Method	viou@0.3	viou@0.5	tiou	viou
easy_baseline2.5	48.6	24.4	66.0	30.9
try10	47.9	27.0	53.8	31.3
2stage	50.2	22.5	55.9	31.4
Ours	52.7	22.2	56.5	31.9

Table 2: Comparison results on HC-STVG test set[5].

3 Conclusion

In this report, we introduce our proposed Augmented 2D Temporal Adjacent Network (Augmented 2D-TAN) for HC-STVG task. In virtue of the proposed temporal context-aware Bi-LSTM Aggregation Module and Random Concatenation Augmentation Mechanism, Augmented 2D-TAN is powerful to capture moment features and less prone to overfit the training data. Our proposed method has achieved the state-of-the-art performance on HC-STVG test set[5].

References

[1] Joao Carreira, Eric Noland, Andras Banki-Horvath, Chloe Hillier, and Andrew Zisserman.
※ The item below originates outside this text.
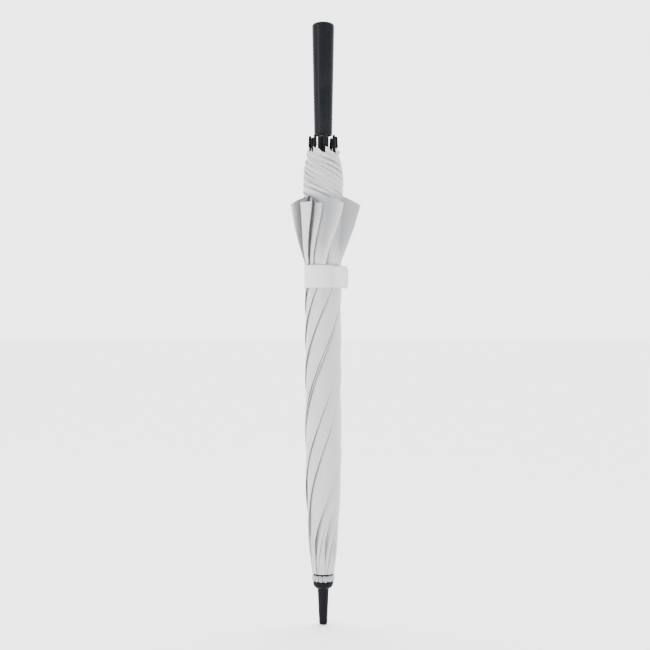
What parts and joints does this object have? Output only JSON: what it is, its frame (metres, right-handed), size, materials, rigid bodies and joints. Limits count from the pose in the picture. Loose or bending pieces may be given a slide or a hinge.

A short note about kinetics-600. arXiv preprint arXiv:1808.01340, 2018.
[2] Christoph Feichtenhofer, Haoqi Fan, Jitendra Malik, and Kaiming He. Slowfast networks for video recognition. In IEEE Conference on Computer Vision and Pattern Recognition, pages 6202–6211, 2019.
[3] Chunhui Gu, Chen Sun, David A Ross, Carl Vondrick, Caroline Pantofaru, Yeqing Li, Sudheendra Vijayanarasimhan, George Toderici, Susanna Ricco, Rahul Sukthankar, et al. Ava: A video dataset of spatio-temporally localized atomic visual actions. In IEEE Conference on Computer Vision and Pattern Recognition, pages 6047–6056, 2018.
[4] Aishwarya Kamath, Mannat Singh, Yann LeCun, Ishan Misra, Gabriel Synnaeve, and Nicolas Carion. Mdetr–modulated detection for end-to-end multi-modal understanding. arXiv preprint arXiv:2104.12763, 2021.
[5] Zongheng Tang, Yue Liao, Si Liu, Guanbin Li, Xiaojie Jin, Hongxu Jiang, Qian Yu, and Dong Xu. Human-centric spatio-temporal video grounding with visual transformers. IEEE Transactions on Circuits and Systems for Video Technology, 2021.
[6] Songyang Zhang, Houwen Peng, Jianlong Fu, and Jiebo Luo. Learning 2d temporal adjacent networks for moment localization with natural language. In Proceedings of the AAAI Conference on Artificial Intelligence, volume 34, pages 12870–12877, 2020.
[7] Yu Zhang, Zhenghua Li, and Zhang Min. Efficient second-order TreeCRF for neural dependency parsing. In Proceedings of ACL, pages 3295–3305, 2020.